According to the internal and external analysis that has been done on Godiva Chocolatier, it can be said that the company has various competitors. The management of the luxury chocolate company should use a combination of Cost Focus and Differentiation strategies, as they will be highly beneficial for the company. Since the company produces luxury chocolates, a niche market can be targeted by the management, which is the high income group of the UK. However, it can use the differentiation strategy for expanding its customer base by introducing a few unique chocolates for other consumer groups. If the company minimises its costs and introduces new and unique products, then its profits can be maximised and the market share can be increased.
There are various tools that can be used by the luxury chocolate company for marketing its products in a strategic manner. The company can use the Marketing Mix tool as it will help in giving a strategic direction to its marketing activities.
Product Most of the chocolates that are produced by the company are targeted towards the consumers seeking elite tastes. Due to this the company loses out on various customers, leading to decreased market share. Thus, the company should start producing a new range of chocolates to target the other market segments as well.
Price The Company offers luxury chocolates of different price ranges that start from $25 and range up to $100. Since a significant part of the United Kingdom cannot afford such costly chocolates, lower prices should be kept by Godiva for the new range that is being launched. This will allow the company to target the elite class as well as other segments of the market.
Place There has been a significant increase in the number of online shoppers in the United Kingdom. Thus, the products that Godiva Chocolatier is marketing should be sold through its own e-commerce website or other online shopping sites along with the offline modes.
Promotion There are various means through which the company can promote its products and services, out of which advertisements, public relations and hoardings are the most popular means. Godiva should also undertake online marketing through different social media sites like Facebook and Twitter so that a larger mass can be attracted. In-store promotions like giving samples, discounts, offers or gift vouchers are also effective ways for marketing the new products.
People Since the human resources of the company represent the brand in different ways and play an integral role in the success of the organisation, it is important to provide effective training to them. This will improve the overall performance of the company along with the service provided to consumers.

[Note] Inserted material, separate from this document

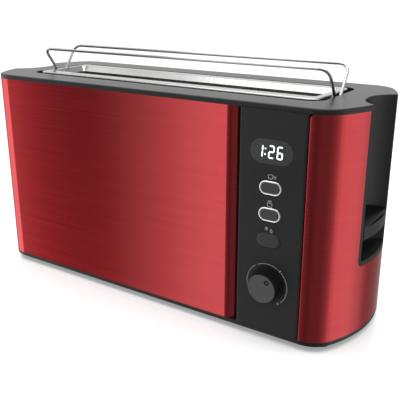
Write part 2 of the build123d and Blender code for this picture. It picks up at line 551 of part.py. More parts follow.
# ---------------------------------------------------------------- heaters, guides, reflectors
for name, s in (("front", -1), ("rear", 1)):
    hz0, hz1 = guide_z0 + 2.0, guide_z1 - 4.0
    m = box(-plate_x + 0.1, plate_x - 0.1, s * heater_y, s * (heater_y + heater_t), hz0, hz1)
    save(name + "_heater_board", m)
    rib = []
    for i in range(ribbon_n):
        z = hz0 + 6 + i * (hz1 - hz0 - 12) / (ribbon_n - 1)
        rib.append(box(-heater_x + 4, heater_x - 4, s * heater_y, s * (heater_y - ribbon_t), z - ribbon_w / 2, z + ribbon_w / 2))
    for i in range(ribbon_n - 1):
        z = hz0 + 6 + i * (hz1 - hz0 - 12) / (ribbon_n - 1)
        z2 = hz0 + 6 + (i + 1) * (hz1 - hz0 - 12) / (ribbon_n - 1)
        x = (heater_x - 4) * (1 if i % 2 else -1)
        rib.append(box(x - 1, x + 1, s * heater_y, s * (heater_y - ribbon_t), z - ribbon_w / 2, z2 + ribbon_w / 2))
    one = rib[0]
    for r in rib[1:]:
        one += r
    save(name + "_heater_ribbon", one)

    y = s * guide_y
    g = rod_x_dir(-plate_x - 3, plate_x + 3, y, guide_z0, guide_wire_r) + rod_x_dir(-plate_x - 3, plate_x + 3, y, guide_z1, guide_wire_r)
    n_wire = 10
    for i in range(n_wire):
        x = -slot_x + 12 + i * (2 * slot_x - 24) / (n_wire - 1)
        g += rod_z_dir(x, y, guide_z0, guide_z1, guide_wire_r * 0.9)
    save(name + "_bread_guide", g)

    rz0, rz1 = guide_z0 - 10.0, slot_bottom - 2.0
    r = box(-plate_x + 0.1, plate_x - 0.1, s * reflector_y, s * (reflector_y + reflector_t), rz0, rz1)
    for z in (rz0, rz1 - reflector_t):
        r += box(-plate_x + 0.1, plate_x - 0.1, s * (reflector_y - reflector_lip), s * (reflector_y + reflector_t), z, z + reflector_t)
    save(name + "_reflector", r)

# ---------------------------------------------------------------- electrics
mb_y = -plate_y
mb = box(plate_x + 2, plate_x + 32, mb_y - board_t, mb_y, 22, 112)
save("main_board", mb)
relay = box(plate_x + 5, plate_x + 17, mb_y - board_t - 9, mb_y - board_t, 84, 100)
relay = fillet(relay.edges().filter_by(Axis.Y), 0.8)
save("relay", relay)
tb = box(plate_x + 2, plate_x + 15, plate_y, plate_y + 9, 24, 44)
for z in (29.0, 34.0, 39.0):
    tb -= rod_y_dir(plate_x + 8.5, plate_y + 3, plate_y + 10, z, 1.6)
save("terminal_block", tb)

# ---------------------------------------------------------------- base, feet, screws, tray
base = body(0, z_base, z_pan0)
base = fillet(base.faces().sort_by(Axis.Z)[0].edges(), 1.2)
base -= body(base_wall, z_base + base_floor_t, z_pan0 + 1)
up = body(sheet_t + gap, z_pan0, z_pan0 + base_up_h) - body(sheet_t + gap + base_up_t, z_pan0 - 1, z_pan0 + base_up_h + 1)
up -= box(roll_x - 2, corner_cx + 2, -half_wid - 5, -half_wid + strip_return + 2, 0, big)
up -= box(-tray_x - tray_clear - 3, corner_cx + 4, half_wid - 14, half_wid + 5, 0, big)
base += up
boss_pts = [(sx * mount_x, sy * mount_y) for sx in (1, -1) for sy in (1, -1)]
for x, y in boss_pts:
    base += rod_z_dir(x, y, z_base + base_floor_t, plate_z0, boss_r)
    base -= rod_z_dir(x, y, z_base - 1, z_base + 2.8, head_r + 0.4)
    base -= rod_z_dir(x, y, z_base - 1, plate_z0 + 1, screw_hole_r)
for x in (foot_x, -foot_x):
    for y in (foot_y, -foot_y):
        base -= rod_z_dir(x, y, 0, z_pan0 + 1, foot_peg_r + 0.05)
vent_n, vent_pitch = 9, 28.0
for i in range(vent_n):
    x = (i - (vent_n - 1) / 2) * vent_pitch
    base -= Pos(x, 0, z_base + 1) * Box(3, 56, 6)
base -= box(-tray_x - tray_clear, tray_x + tray_clear, half_wid - 8, half_wid + 5, tray_z0 - 0.2, z_pan0 + 5)
rail_z = z_base + base_floor_t
for s in (1, -1):
    base += box(s * (tray_x + 0.4), s * (tray_x + 2.4), tray_y0, half_wid - 12, rail_z, rail_z + 6)
save("base", base)

feet = []
for x in (foot_x, -foot_x):
    for y in (foot_y, -foot_y):
        f = rod_z_dir(x, y, 0, foot_h, foot_r)
        f = fillet(f.edges().sort_by(Axis.Z)[0], 0.8)
        f += rod_z_dir(x, y, foot_h, foot_h + 3.5, foot_peg_r)
        feet.append(f)
save("rubber_feet", feet)

screws = []
for x, y in boss_pts:
    b = rod_z_dir(x, y, z_base + 0.4, z_base + 2.8, head_r)
    b += rod_z_dir(x, y, z_base + 2.8, plate_z0 + 4, screw_r)
    b -= Pos(x, y, z_base + 0.7) * Box(4.0, 0.8, 1.8)
    b -= Pos(x, y, z_base + 0.7) * Box(0.8, 4.0, 1.8)
    screws.append(b)
save("base_screws", screws)

tray = box(-tray_x, tray_x, tray_y0, half_wid - 0.4, tray_z0, tray_z0 + tray_h)
tray -= box(-tray_x + tray_t, tray_x - tray_t, tray_y0 + tray_t, half_wid - 2.6, tray_z0 + tray_t, tray_z0 + tray_h + 1)
tray += box(-tray_x, tray_x, half_wid - 2.6, half_wid - 0.4, tray_z0, tray_front_z1)
pull = box(-35, 35, half_wid - 0.4, half_wid - 0.4 + tray_pull, tray_front_z1 - 4.0, tray_front_z1 - 1.0)
pull = fillet(pull.edges().filter_by(Axis.Z).sort_by(Axis.Y)[-2:], 4.0)
tray += pull
save("crumb_tray", tray)
print("half width", half_wid, "corner", round(corner_cx, 3), "strip", round(strip_x0, 2), round(strip_x1, 2))
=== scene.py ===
import math

import bmesh
import bpy
import numpy as np
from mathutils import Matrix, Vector


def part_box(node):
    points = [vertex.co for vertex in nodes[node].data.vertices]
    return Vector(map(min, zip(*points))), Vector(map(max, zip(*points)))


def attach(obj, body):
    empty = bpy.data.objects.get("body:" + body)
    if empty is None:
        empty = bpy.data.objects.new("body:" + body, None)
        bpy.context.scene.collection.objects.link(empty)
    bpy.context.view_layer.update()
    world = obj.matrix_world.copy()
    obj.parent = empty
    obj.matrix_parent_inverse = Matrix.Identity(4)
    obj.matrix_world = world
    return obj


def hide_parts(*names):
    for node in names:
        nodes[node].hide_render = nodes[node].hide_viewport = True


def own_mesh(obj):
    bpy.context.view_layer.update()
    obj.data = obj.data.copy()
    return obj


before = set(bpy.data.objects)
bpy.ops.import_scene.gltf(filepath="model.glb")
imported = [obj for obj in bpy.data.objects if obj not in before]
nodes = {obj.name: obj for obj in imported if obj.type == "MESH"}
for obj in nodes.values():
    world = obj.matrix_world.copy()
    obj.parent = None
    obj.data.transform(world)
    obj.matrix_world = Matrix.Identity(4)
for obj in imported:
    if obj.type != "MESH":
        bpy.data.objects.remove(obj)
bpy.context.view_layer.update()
print("frame loaded:", len(nodes), "nodes")

mm = 0.001

# camera and the room
view = {"place": (0.33087, -0.46826, 0.27382), "down": 18.896, "turn": 33.519, "lens": 56.43}
cameraData = bpy.data.cameras.new("viewCamera")
cameraData.lens = view["lens"]
cameraData.sensor_width = 36.0
camera = bpy.data.objects.new("viewCamera", cameraData)
camera.location = view["place"]
camera.rotation_euler = (math.radians(90 - view["down"]), 0, math.radians(view["turn"]))
bpy.context.scene.collection.objects.link(camera)
bpy.context.scene.camera = camera
bpy.context.scene.view_settings.view_transform = "Standard"


def nodeTree(owner):
    owner.use_nodes = True
    tree = owner.node_tree
    tree.nodes.clear()
    return tree


def addNode(tree, kind, inputs=None, **settings):
    made = tree.nodes.new(kind)
    for key, value in settings.items():
        setattr(made, key, value)
    for key, value in (inputs or {}).items():
        socket = made.inputs[key]
        if isinstance(value, bpy.types.NodeSocket):
            tree.links.new(value, socket)
        else:
            socket.default_value = value
    return made


def rampOf(tree, source, stops):
    ramp = addNode(tree, "ShaderNodeValToRGB", {"Fac": source})
    ramp.color_ramp.interpolation = "EASE"
    items = ramp.color_ramp.elements
    items.remove(items[1])
    for i, (where, value) in enumerate(stops):
        item = items.new(where) if i else items[0]
        item.position = where
        item.color = (value, value, value, 1)
    return ramp.outputs["Color"]


# soft boxes round the room: brightness by compass angle, 0 is the front and positive the lever end;
# low down, the back and the lever end's rear have lines of their own
room = {
    "boxes": [(-180, 0.9), (-165, 1.3), (-130, 1.4), (-100, 0.8), (-75, 1.6), (-58, 1.8), (-52.6, 1.2), (-50.4, 0.35),
              (-48.4, 0.1), (-43, 0.09), (-38, 0.6), (-33, 1.35), (-27, 1.3), (-22, 0.2), (0, 0.13), (20, 0.2),
              (45, 0.2), (62, 0.3), (76, 0.5), (90, 0.95), (104, 1.15), (118, 1.15), (130, 0.8), (146, 0.35),
              (162, 0.5), (180, 0.9)],
    "lowBack": [(-180, 0.35), (-155, 0.26), (-130, 0.16), (-112, 0.32), (-100, 0.7)],
    "lowSide": [(130, 0.8), (146, 0.3), (162, 0.3), (180, 0.35)],
    "level": 0.8, "low": (0.02, 0.22), "high": (0.55, 0.85), "ceiling": (0.8, 0.8, 0.8, 1),
    "strength": 1.25, "backdrop": 1.0,
}
world = bpy.data.worlds.new("studio")
bpy.context.scene.world = world
tree = nodeTree(world)
facing = addNode(tree, "ShaderNodeTexCoord").outputs["Generated"]
axes = addNode(tree, "ShaderNodeSeparateXYZ", {"Vector": facing})
back = addNode(tree, "ShaderNodeMath", {0: axes.outputs["Y"], 1: -1.0}, operation="MULTIPLY")
angle = addNode(tree, "ShaderNodeMath", {0: axes.outputs["X"], 1: back.outputs[0]}, operation="ARCTAN2")
turn = addNode(tree, "ShaderNodeMapRange", {"Value": angle.outputs[0], "From Min": -math.pi, "From Max": math.pi})
between = [p for p in room["boxes"] if room["lowBack"][-1][0] < p[0] < room["lowSide"][0][0]]
upper, lower = (
    rampOf(tree, turn.outputs[0], [((degrees + 180) / 360, value * room["level"]) for degrees, value in line])
    for line in (room["boxes"], room["lowBack"] + between + room["lowSide"]))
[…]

Processes A smooth process for online shopping should be there so that consumers can easily order the products that they require without any difficulty.
Physical Evidence – It is important to have attractive stores and optimised websites that consumers can easily manoeuvre through, because they comprise the physical evidence of the company.

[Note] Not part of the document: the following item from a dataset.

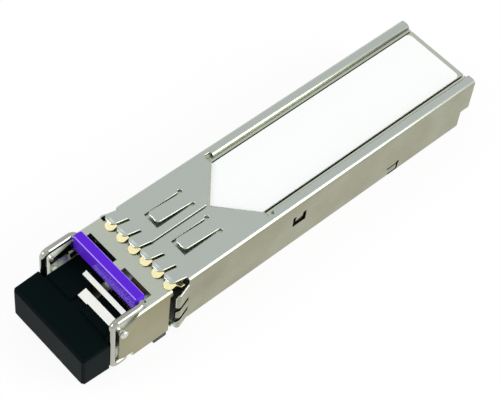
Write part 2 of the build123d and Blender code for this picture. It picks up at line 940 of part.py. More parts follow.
# Receptacle barrel: turned steel tube with a flange that seats on the port's back wall
with BuildPart() as receptacle_barrel:
    flange_front = port_back + port_wall
    with BuildSketch(across(port_back - barrel_reach)):
        with Locations(port_axis):
            Circle(barrel_radius)
    extrude(amount=-(barrel_reach + port_wall + flange_thickness))
    with BuildSketch(across(flange_front)):
        with Locations(port_axis):
            Circle(block_size / 2 - flange_inset)
    extrude(amount=-flange_thickness)
    with BuildSketch(across(port_back - barrel_reach)):
        with Locations(port_axis):
            Circle(ferrule_bore_radius + ferrule_sleeve_wall)
    extrude(amount=-ferrule_sleeve_length, mode=Mode.SUBTRACT)
    chamfer(receptacle_barrel.edges().group_by(Axis.Y)[0].sort_by(SortBy.RADIUS)[-1:], 0.2)

# Split ceramic sleeve that lines up the ferrule
with BuildPart() as ferrule_sleeve:
    with BuildSketch(across(port_back - barrel_reach)):
        with Locations(port_axis):
            Circle(ferrule_bore_radius + ferrule_sleeve_wall)
            Circle(ferrule_bore_radius, mode=Mode.SUBTRACT)
        with Locations((port_x, port_axis_height + ferrule_bore_radius)):
            Rectangle(0.15, 3 * ferrule_sleeve_wall, mode=Mode.SUBTRACT)
    extrude(amount=-ferrule_sleeve_length)

# Optics block with its laser can behind and its detector can to one side
block_front = flange_front + flange_thickness
block_rear = block_front + block_length
with BuildPart() as optics_block:
    with BuildSketch(across(block_front)):
        with Locations(port_axis):
            RectangleRounded(block_size, block_size, 0.4)
    extrude(amount=-block_length)

# Saddle that holds the optics block down from the panel
with BuildPart() as optics_clamp:
    clamp_half = block_size / 2 + slip
    side_box(
        (-tray_inner_half, port_x + clamp_half),
        (block_front + clamp_leg, block_front + clamp_leg + clamp_length),
        (port_axis_height - block_size / 4, panel_underside),
    )
    side_box(
        (port_x - clamp_half, port_x + clamp_half),
        (block_front, block_rear),
        (0, port_axis_height + clamp_half),
        mode=Mode.SUBTRACT,
    )

# A sealed header: cap in front, wider stem and four leads behind
with BuildPart() as header_can:
    can_cap_radius = block_size / 2 - can_rim
    Cylinder(can_cap_radius, can_cap, align=(Align.CENTER, Align.CENTER, Align.MIN))
    with Locations((0, 0, can_cap)):
        Cylinder(block_size / 2, can_stem, align=(Align.CENTER, Align.CENTER, Align.MIN))
    leads_start = can_cap + can_stem
    with BuildSketch(Plane.XY.offset(leads_start)):
        with PolarLocations(lead_circle, 4, start_angle=45):
            RegularPolygon(lead_radius, lead_sides)
    extrude(amount=lead_length)

with BuildPart() as laser_can:
    with Locations(Plane((port_x, block_rear, port_axis_height), z_dir=(0, 1, 0))):
        add(header_can.part)

with BuildPart() as detector_can:
    detector_x = port_x + block_size / 2
    detector_y = block_front + block_length / 2
    with Locations(Plane((detector_x, detector_y, port_axis_height), z_dir=(1, 0, 0))):
        add(header_can.part)

# Flexible circuits: each one takes the leads of its can down and back to the board
with BuildPart() as laser_flex:
    flex_y = block_rear + leads_start + lead_length / 2
    flex_top = port_axis_height + can_cap_radius
    flex_end = board_front + flex_overlap
    with BuildSketch(Plane.YZ.offset(port_x - flex_width / 2)):
        with BuildLine():
            FilletPolyline(
                (flex_y, flex_top),
                (flex_y, board_top),
                (flex_end, board_top),
                radius=flex_bend,
            )
            offset(amount=flex_thickness, side=Side.LEFT)
        make_face()
    extrude(amount=flex_width)
    add(laser_can.part, mode=Mode.SUBTRACT)

with BuildPart() as detector_flex:
    flex_x = detector_x + leads_start + lead_length / 2
    flex_side = board_half - flex_edge_gap
    with BuildSketch(across(detector_y - flex_width / 2)):
        with BuildLine():
            FilletPolyline(
                (flex_x, flex_top),
                (flex_x, board_top),
                (flex_side, board_top),
                radius=flex_bend,
            )
            offset(amount=flex_thickness, side=Side.LEFT)
        make_face()
    extrude(amount=-flex_width)
    side_box(
        (flex_x + flex_bend + flex_thickness, flex_side),
        (detector_y, flex_end),
        (board_top, board_top + flex_thickness),
    )
    add(detector_can.part, mode=Mode.SUBTRACT)

# Circuit board, narrowed to a tongue at the edge connector
with BuildPart() as circuit_board:
    shoulder = board_rear - tongue_length
    with BuildSketch(Plane.XY.offset(board_bottom)):
        with BuildLine():
            Polyline(
                (board_half, board_front),
                (board_half, shoulder),
                (tongue_width / 2, shoulder),
                (tongue_width / 2, board_rear),
                (-tongue_width / 2, board_rear),
                (-tongue_width / 2, shoulder),
                (-board_half, shoulder),
                (-board_half, board_front),
                close=True,
            )
        make_face()
        with Locations(*screw_places):
            Circle(screw_radius + slip, mode=Mode.SUBTRACT)
    extrude(amount=board_thickness)
    tongue_edges = circuit_board.edges().filter_by(Axis.X).group_by(Axis.Y)[-1]
    chamfer(tongue_edges, 0.25)

# Gold contacts on both faces of the tongue
with BuildPart() as edge_contacts:
    contact_y = board_rear - contact_setback - contact_length / 2
    for z in (board_top, board_bottom - contact_thickness):
        with BuildSketch(Plane.XY.offset(z)):
            with Locations((0, contact_y)):
                with GridLocations(contact_pitch, 1, contacts_per_side, 1):
                    Rectangle(contact_width, contact_length)
        extrude(amount=contact_thickness)

# Leadless chips on the board, the memory on its underside
with BuildPart() as laser_driver_chip:
    with Locations((driver_place[0], driver_place[1], board_top + chip_height / 2)):
        Box(driver_size, driver_size, chip_height)
    chamfer(laser_driver_chip.edges().group_by(Axis.Z)[-1], chip_chamfer)

with BuildPart() as amplifier_chip:
    with Locations((amplifier_place[0], amplifier_place[1], board_top + chip_height / 2)):
        Box(amplifier_size, amplifier_size, chip_height)
    chamfer(amplifier_chip.edges().group_by(Axis.Z)[-1], chip_chamfer)

with BuildPart() as controller_chip:
    with Locations((controller_place[0], controller_place[1], board_top + chip_height / 2)):
        Box(controller_size, controller_size, chip_height)
    chamfer(controller_chip.edges().group_by(Axis.Z)[-1], chip_chamfer)

with BuildPart() as memory_chip:
    with Locations((memory_place[0], memory_place[1], board_bottom - chip_height / 2)):
        Box(memory_size, memory_size, chip_height)
    chamfer(memory_chip.edges().group_by(Axis.Z)[0], chip_chamfer)

with BuildPart() as chip_capacitors:
    with BuildSketch(Plane.XY.offset(board_top)):
        with Locations((0, front_row_y)):
            with GridLocations(capacitor_pitch, 1, 7, 1):
                Rectangle(capacitor_width, capacitor_length)
        with Locations((-capacitor_pitch / 2, rear_row_y)):
            with GridLocations(capacitor_pitch, 1.6 * capacitor_length, 6, 2):
                Rectangle(capacitor_width, capacitor_length)
    extrude(amount=capacitor_height)

with BuildPart() as ferrite_beads:
    with BuildSketch(Plane.XY.offset(board_top)):
        with Locations(*bead_places):
            with GridLocations(1, bead_pitch, 1, 2):
                Rectangle(bead_length, bead_width)
    extrude(amount=2 * capacitor_height)

# Screws that come up through the board into the bosses of the housing
with BuildPart() as board_screws:
    for x, y in screw_places:
        with BuildSketch(Plane.XY.offset(board_bottom - screw_head_height)):
            with Locations((x, y)):
                Circle(screw_head_radius)
        extrude(amount=screw_head_height)
        with BuildSketch(Plane.XY.offset(board_bottom)):
            with Locations((x, y)):
                Circle(screw_radius - slip)
        extrude(amount=screw_length)

# Soft pad that takes the controller's heat to the panel
with BuildPart() as thermal_pad:
    side_box(
        (controller_place[0] - pad_size / 2, controller_place[0] + pad_size / 2),
        (controller_place[1] - pad_size / 2, controller_place[1] + pad_size / 2),
        (board_top + chip_height, panel_underside),
    )

# Bare label in the recess, its point following the chevron
with BuildPart() as label_sheet:
    label_half_width = v_half_width - label_side_gap
    with BuildSketch(Plane.XY.offset(panel_height)) as label_outline:
        with BuildLine():
            Polyline(
                (0, v_apex + label_apex_gap),
                (label_half_width, v_end + label_apex_gap / 2),
                (label_half_width, cage_length - label_rear_gap),
                (-label_half_width, cage_length - label_rear_gap),
                (-label_half_width, v_end + label_apex_gap / 2),
                close=True,
            )
        make_face()
        corners = label_outline.vertices().group_by(Axis.Y)
        fillet(corners[-1], label_corner)
        fillet(corners[0], label_corner)
    extrude(amount=label_thickness)

pieces = {
    "cover_shell": cover_shell,
    "base_housing": base_housing,
    "bail_wire": bail_wire,
    "bail_grip": bail_grip,
    "bail_stop_pins": bail_stop_pins,
    "bail_detent_spring": bail_detent_spring,
    "latch_lever": latch_lever,
    "latch_pivot_pin": latch_pivot_pin,
    "latch_leaf_spring": latch_leaf_spring,
    "emi_spring_strip": emi_spring_strip,
    "dust_plug": dust_plug,
    "receptacle_barrel": receptacle_barrel,
    "ferrule_sleeve": ferrule_sleeve,
    "optics_block": optics_block,
    "optics_clamp": optics_clamp,
    "laser_can": laser_can,
    "detector_can": detector_can,
    "laser_flex": laser_flex,
    "detector_flex": detector_flex,
    "circuit_board": circuit_board,
    "edge_contacts": edge_contacts,
    "laser_driver_chip": laser_driver_chip,
    "amplifier_chip": amplifier_chip,
    "controller_chip": controller_chip,
    "memory_chip": memory_chip,
    "chip_capacitors": chip_capacitors,
    "ferrite_beads": ferrite_beads,
    "board_screws": board_screws,
    "thermal_pad": thermal_pad,
    "label_sheet": label_sheet,
}
for node, piece in pieces.items():
    piece.part.label = node
    export_step(piece.part, f"parts/{node}.step")
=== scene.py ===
import json
import math

import bmesh
import bpy
from mathutils import Matrix, Vector


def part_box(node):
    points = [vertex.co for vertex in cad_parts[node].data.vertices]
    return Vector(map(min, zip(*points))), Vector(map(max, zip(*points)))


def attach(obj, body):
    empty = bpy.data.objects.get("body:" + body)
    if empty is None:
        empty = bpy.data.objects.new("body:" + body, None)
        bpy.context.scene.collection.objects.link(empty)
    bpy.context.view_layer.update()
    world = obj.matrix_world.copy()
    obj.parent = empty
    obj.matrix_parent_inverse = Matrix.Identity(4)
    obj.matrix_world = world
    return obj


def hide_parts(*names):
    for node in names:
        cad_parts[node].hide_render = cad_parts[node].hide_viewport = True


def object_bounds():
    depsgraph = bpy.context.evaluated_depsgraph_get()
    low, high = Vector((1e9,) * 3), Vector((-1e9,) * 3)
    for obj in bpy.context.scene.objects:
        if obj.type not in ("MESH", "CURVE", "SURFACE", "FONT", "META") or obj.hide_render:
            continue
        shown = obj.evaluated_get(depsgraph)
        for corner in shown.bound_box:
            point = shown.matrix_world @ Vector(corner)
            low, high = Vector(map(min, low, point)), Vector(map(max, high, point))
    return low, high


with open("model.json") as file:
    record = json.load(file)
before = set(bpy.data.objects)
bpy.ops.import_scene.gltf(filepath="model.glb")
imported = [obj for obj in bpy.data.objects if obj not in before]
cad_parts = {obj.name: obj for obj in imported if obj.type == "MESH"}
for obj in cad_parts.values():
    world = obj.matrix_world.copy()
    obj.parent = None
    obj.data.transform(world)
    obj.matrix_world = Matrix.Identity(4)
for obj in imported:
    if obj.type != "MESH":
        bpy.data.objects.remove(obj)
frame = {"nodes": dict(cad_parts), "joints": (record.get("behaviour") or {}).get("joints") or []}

cad_low, cad_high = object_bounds()

# Housing: one zinc die casting with the nose in front and the tray behind it. It is
# tumbled and nickel plated, so its edges are eased and its skin is satin, with the
# faint orange peel of the mould.
MM = 0.001


def linear(hex_colour):
    """The linear colour of an sRGB hex value."""
    parts = [int(hex_colour[i:i + 2], 16) / 255 for i in (1, 3, 5)]
    return [c / 12.92 if c <= 0.04045 else ((c + 0.055) / 1.055) ** 2.4 for c in parts] + [1.0]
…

It is important for the company to grow and develop through diversification and product development strategies (Taylor, 2012). There are various tools available that can be used by Godiva for providing a strategic direction to its products, which includes the Ansoff Growth Matrix. According to this matrix, there are four types of strategies that can be adopted by the company for improving its market share in the country. This includes:
Diversification As per this risky strategy, Godiva should be selling new and different products to a completely new market. Since the company will be moving to a market where it does not have any experience, there are chances that the strategy that can fail (Hesterly and Barney, 2010).
Market penetration strategy This growth strategy is focused on selling the existing chocolate products that Godiva produces, to the existing markets. This is the least risky strategy as the main aim of the management is to increase the market share through different means like promotions and competitive pricing.

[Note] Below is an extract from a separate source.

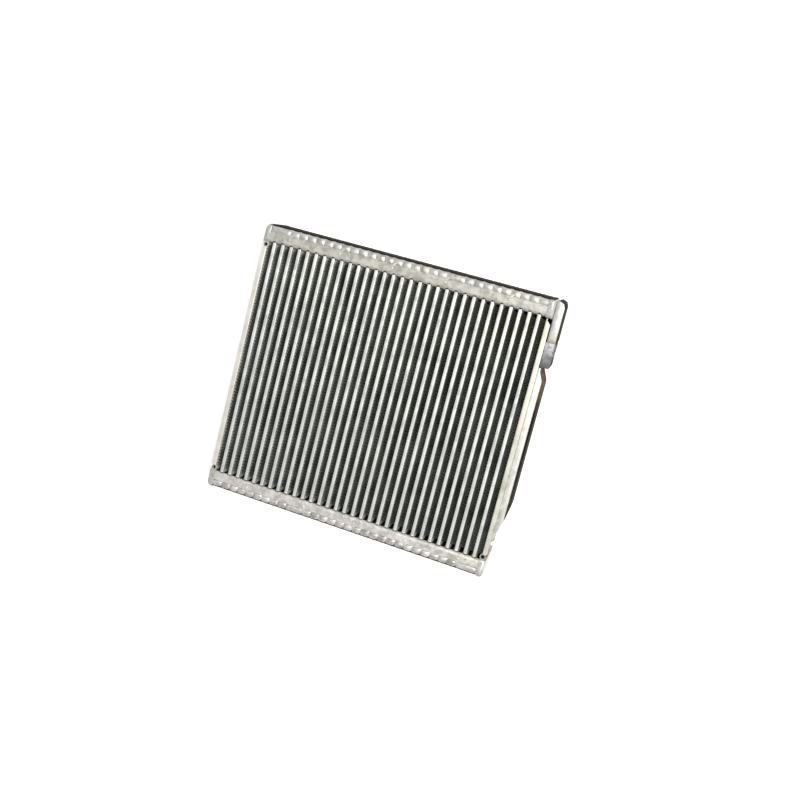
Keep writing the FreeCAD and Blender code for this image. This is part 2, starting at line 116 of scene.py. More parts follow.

Product development strategy According to this strategy, the company can expand its operations in the existing market by introducing new products. Thus, Godiva can conduct research for getting more details about the requirement of consumers and developing a new product.
Market development strategy As per this strategy, the main aim of the company is to expand its operations by selling the products already being manufactured to new markets. Thus, the company can either venture into new geographic markets or new distribution channels.
The most optimal growth strategy for the company is the combination of product development and diversification strategy. If the luxury chocolate company is able to find the correct balance between reward and risk in the diversification strategy, then this marketing strategy will be highly rewarding for the company (Hussain et al., 2013). Additionally, if new products are manufactured by the company, then it will be highly beneficial for the company and it will be able to increase its market share in the country.
Apart from focusing on the products that are being manufactured by Godiva Chocolatier, the company should also focus on providing excellent service for being able to improve its performance in the United Kingdom. There are various ways in which this can be achieved by the company, which includes:
Customer service It is important for the company to be able treat customers with respect and dignity. Godiva should have attentive as well as friendly customer service representatives in the stores, so that proper suggestions can be provided to consumers and their queries can be solved. If the employees of the company have good skills related to customer service, then they will be able to interact with the clientele in a superior manner. If the consumers have a good experience while shopping for the goods and services, then they come back to the store in the future.
Quality goods The Company should ensure that the products that are provided to consumers are free from any types of defects and the consumers get the quality that they expect from the company (David, 2011). Since Godiva is a luxury chocolate brand, superior quality chocolates are expected from the company, and if the same is not provided then it can have a detrimental effect on its performance. Thus, the company should ensure that the quality is not comprised while reducing the cost of products or introducing a new range.
Improvement – There are various ways in which improvement can be brought about in the company, but the most important way is to have effective employees. Proper training should be provided to the employees regarding effective manufacturing and service provision. The company should also keep the requirements of employees in mind and ensure that they are being rewarded for their performance, to keep them motivated.
It can be concluded that strategic management is extremely important for a company to be successful. In this paper, the current performance of Godiva Chocolatier, a luxury chocolate company, in the premium confectionary market of the United Kingdom has been analysed. Different tools have been used to analyse the micro and macro environments of the company for identifying its threats and opportunities, and strategic recommendations have been provided. This will help the company in improving its current market position in the country along with gaining a competitive edge.